Anke Ziethe, PhD | University Hospital Erlangen
Dr. Anke Ziethe received the inaugural NSDA Award at the 2019 Voice Foundation Symposium in Philadelphia, PA. She is from the Department of Phoniatrics and Pediatric Audiology in ENT Clinic at the University Hospital Erlangen in Germany. Dr. Ziethe presented her research on “Analysis and Training of Feedback Mechanisms for Phonation and Speech in patients with Muscle Tension Dysphonia (MTD).” In former studies they found that people with muscle tension dysphonia have problems with the kinesthetic feedback mechanism and her work focused on this aspect and contains a training for the disturbed feedback mechanism.
The goal of this training is to improve the feedback mechanisms and to avoid persistence of the voice disorder. About the award Dr. Ziethe said, “By having the opportunity to attend the symposium I came in touch with a lot of interested people with whom I had wonderful and inspiring discussions and I got also input for my study regarding the technique. I was very surprised and happy to get this award. For me it is an honor and I will come back to the symposium with hopefully good results of my developed training and I will present them in the next year’s meeting! ” Below is an abstract of her presentation.
Introduction: The analysis of the processes underlying auditory feedback during phonation and speech can be investigated by the pitch-shift reflex (PSR).

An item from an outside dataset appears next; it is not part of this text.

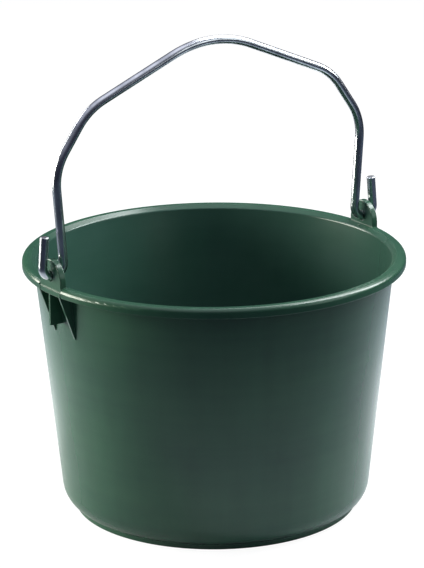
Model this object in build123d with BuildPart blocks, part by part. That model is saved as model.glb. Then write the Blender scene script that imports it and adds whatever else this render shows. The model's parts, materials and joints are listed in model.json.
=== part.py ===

The PSR is the adjustment of the pitch during phonation/speech in response to a spontaneous pitch change of the auditory feedback. In former studies we analyzed the PSR in normal voices during phonation and speech. With this study we determined the auditory as well kinesthetic feedback mechanisms of patients with MTD during phonation and speech via the acoustic EEG- and HSE-signal.
Methods: 20 subjects with normal voices and 20 subjects with MTD underwent transnasal HSE (8000fps) during sustained phonation [a] and articulation of the disyllabic word [‘mama]. While phonating or articulating, the auditory feedback was pitched up for 700 cents, lasting 300ms. Voice response pitch changes, event-related potentials and voice onset parameters from the video signal were determined and analyzed. Statistical analyses were applied to compare feedback mechanisms during pitched and un-pitched condition of the phonation paradigm and speech paradigm between both groups.
Results and Conclusion: The results do not show any differences between both groups regarding the latency of the pitch perception (latency of the N100 (EEG), MMN (EEG)) and the latency of the voice response. However, the magnitude of the voice response was significantly different during phonation and speech in comparison with the normal voices (p=.046). A shorter prephonatory process was obvious but without statistical significance. Due to the results, the first version of a training of the auditory and kinesthetic feedback process will be developed and presented.